AIM » Render the following material again verbatim, leaving nothing out.

DATA LINES »

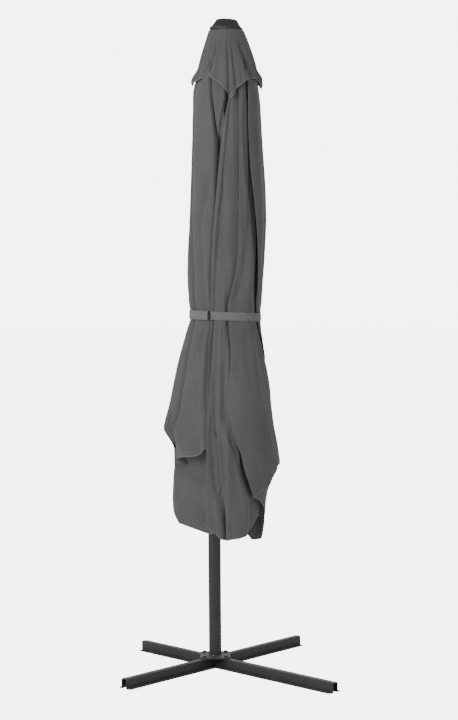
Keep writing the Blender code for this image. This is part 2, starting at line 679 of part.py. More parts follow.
def make_crank(holder):
    level = SLIDER_Z + CRANK_Z
    back = SLEEVE_RADIUS + GAP + CASE_DEPTH
    arm_front = back + 0.0015
    arm_back = arm_front + CRANK_THICK
    drum_front = SLEEVE_RADIUS + 0.006
    shaft = turned("y", [(SHAFT_RADIUS, drum_front - 0.003), (SHAFT_RADIUS, arm_back)], (0, level), SMALL_ROUND)
    finish("crank_shaft", shaft, holder, "pin_steel", 40)
    inner = SHAFT_RADIUS + GAP
    flange = 0.003
    drum_profile = [
        (DRUM_RADIUS, drum_front), (DRUM_RADIUS, drum_front + flange), (DRUM_RADIUS * 0.6, drum_front + flange),
        (DRUM_RADIUS * 0.6, drum_front + DRUM_LENGTH - flange), (DRUM_RADIUS, drum_front + DRUM_LENGTH - flange),
        (DRUM_RADIUS, drum_front + DRUM_LENGTH), (inner, drum_front + DRUM_LENGTH), (inner, drum_front),
    ]
    finish("cord_drum", turned("y", drum_profile, (0, level), ROUND, True), holder, "grey_plastic", 40)
    flat = stadium(0.011, (0, level), (0, level + CRANK_THROW))
    arm = finish("crank_arm", prism("y", flat, arm_front, arm_back), holder, "frame_steel", 40)
    bore = turned("y", [(inner, arm_front - 0.01), (inner, arm_back + 0.01)], (0, level), SMALL_ROUND)
    cut(arm, finish("crank_bore", bore, holder))
    pin_profile = [(0.0035, arm_back - 0.004), (0.0035, arm_back + KNOB_LENGTH + 0.001),
                   (0.006, arm_back + KNOB_LENGTH + 0.001), (0.005, arm_back + KNOB_LENGTH + 0.003)]
    pin = turned("y", pin_profile, (0, level + CRANK_THROW), SMALL_ROUND)
    join(arm, finish("knob_pin", pin, holder))


def make_knob(holder):
    level = SLIDER_Z + CRANK_Z + CRANK_THROW
    front = SLEEVE_RADIUS + CASE_DEPTH + 2 * GAP + 0.0015 + CRANK_THICK + 0.0005
    back = front + KNOB_LENGTH - 0.0005
    hole = 0.0035 + PIN_PLAY
    profile = [
        (hole, front), (KNOB_RADIUS * 0.75, front), (KNOB_RADIUS * 0.9, front + 0.004),
        (KNOB_RADIUS * 0.85, front + KNOB_LENGTH * 0.4), (KNOB_RADIUS, front + KNOB_LENGTH * 0.75),
        (KNOB_RADIUS * 0.85, back - 0.002), (KNOB_RADIUS * 0.6, back), (hole, back),
    ]
    finish("crank_knob", turned("y", profile, (0, level), ROUND, True), holder, "black_plastic", 40)


def make_trigger(holder):
    level = SLIDER_Z + TRIGGER_Z
    low_x = TRIGGER_X - TRIGGER_THICK / 2
    high_x = TRIGGER_X + TRIGGER_THICK / 2
    body = block((low_x, -TRIGGER_HALF_Y, level - TRIGGER_DOWN), (high_x, TRIGGER_HALF_Y, level + TRIGGER_UP))
    trigger = finish("lock_trigger", body, holder, "grip_rubber")
    bore_radius = TRIGGER_PIN_RADIUS + GAP
    bore = turned("y", [(bore_radius, -0.03), (bore_radius, 0.03)], (TRIGGER_X, level), SMALL_ROUND)
    slot = turned("x", [(LOCK_RADIUS * 2, low_x - 0.01), (LOCK_RADIUS * 2, high_x + 0.01)],
                  (0, level + LOCK_UP), SMALL_ROUND)
    cut(trigger, finish("trigger_hinge_bore", bore, holder), finish("trigger_slot", slot, holder))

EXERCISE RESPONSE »
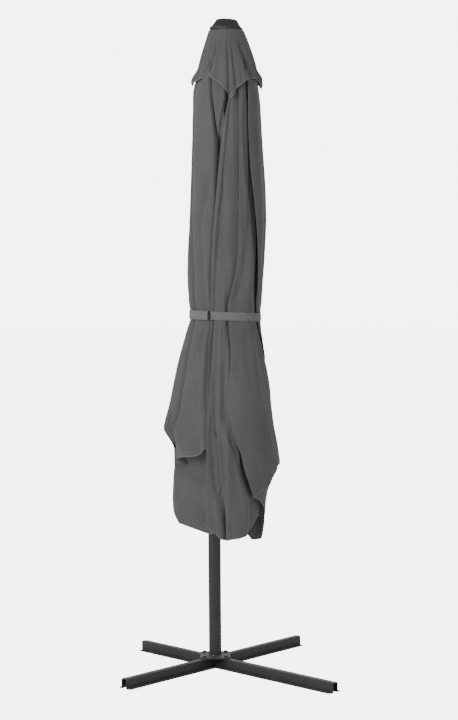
Keep writing the Blender code for this image. This is part 2, starting at line 679 of part.py. More parts follow.
def make_crank(holder):
    level = SLIDER_Z + CRANK_Z
    back = SLEEVE_RADIUS + GAP + CASE_DEPTH
    arm_front = back + 0.0015
    arm_back = arm_front + CRANK_THICK
    drum_front = SLEEVE_RADIUS + 0.006
    shaft = turned("y", [(SHAFT_RADIUS, drum_front - 0.003), (SHAFT_RADIUS, arm_back)], (0, level), SMALL_ROUND)
    finish("crank_shaft", shaft, holder, "pin_steel", 40)
    inner = SHAFT_RADIUS + GAP
    flange = 0.003
    drum_profile = [
        (DRUM_RADIUS, drum_front), (DRUM_RADIUS, drum_front + flange), (DRUM_RADIUS * 0.6, drum_front + flange),
        (DRUM_RADIUS * 0.6, drum_front + DRUM_LENGTH - flange), (DRUM_RADIUS, drum_front + DRUM_LENGTH - flange),
        (DRUM_RADIUS, drum_front + DRUM_LENGTH), (inner, drum_front + DRUM_LENGTH), (inner, drum_front),
    ]
    finish("cord_drum", turned("y", drum_profile, (0, level), ROUND, True), holder, "grey_plastic", 40)
    flat = stadium(0.011, (0, level), (0, level + CRANK_THROW))
    arm = finish("crank_arm", prism("y", flat, arm_front, arm_back), holder, "frame_steel", 40)
    bore = turned("y", [(inner, arm_front - 0.01), (inner, arm_back + 0.01)], (0, level), SMALL_ROUND)
    cut(arm, finish("crank_bore", bore, holder))
    pin_profile = [(0.0035, arm_back - 0.004), (0.0035, arm_back + KNOB_LENGTH + 0.001),
                   (0.006, arm_back + KNOB_LENGTH + 0.001), (0.005, arm_back + KNOB_LENGTH + 0.003)]
    pin = turned("y", pin_profile, (0, level + CRANK_THROW), SMALL_ROUND)
    join(arm, finish("knob_pin", pin, holder))


def make_knob(holder):
    level = SLIDER_Z + CRANK_Z + CRANK_THROW
    front = SLEEVE_RADIUS + CASE_DEPTH + 2 * GAP + 0.0015 + CRANK_THICK + 0.0005
    back = front + KNOB_LENGTH - 0.0005
    hole = 0.0035 + PIN_PLAY
    profile = [
        (hole, front), (KNOB_RADIUS * 0.75, front), (KNOB_RADIUS * 0.9, front + 0.004),
        (KNOB_RADIUS * 0.85, front + KNOB_LENGTH * 0.4), (KNOB_RADIUS, front + KNOB_LENGTH * 0.75),
        (KNOB_RADIUS * 0.85, back - 0.002), (KNOB_RADIUS * 0.6, back), (hole, back),
    ]
    finish("crank_knob", turned("y", profile, (0, level), ROUND, True), holder, "black_plastic", 40)


def make_trigger(holder):
    level = SLIDER_Z + TRIGGER_Z
    low_x = TRIGGER_X - TRIGGER_THICK / 2
    high_x = TRIGGER_X + TRIGGER_THICK / 2
    body = block((low_x, -TRIGGER_HALF_Y, level - TRIGGER_DOWN), (high_x, TRIGGER_HALF_Y, level + TRIGGER_UP))
    trigger = finish("lock_trigger", body, holder, "grip_rubber")
    bore_radius = TRIGGER_PIN_RADIUS + GAP
    bore = turned("y", [(bore_radius, -0.03), (bore_radius, 0.03)], (TRIGGER_X, level), SMALL_ROUND)
    slot = turned("x", [(LOCK_RADIUS * 2, low_x - 0.01), (LOCK_RADIUS * 2, high_x + 0.01)],
                  (0, level + LOCK_UP), SMALL_ROUND)
    cut(trigger, finish("trigger_hinge_bore", bore, holder), finish("trigger_slot", slot, holder))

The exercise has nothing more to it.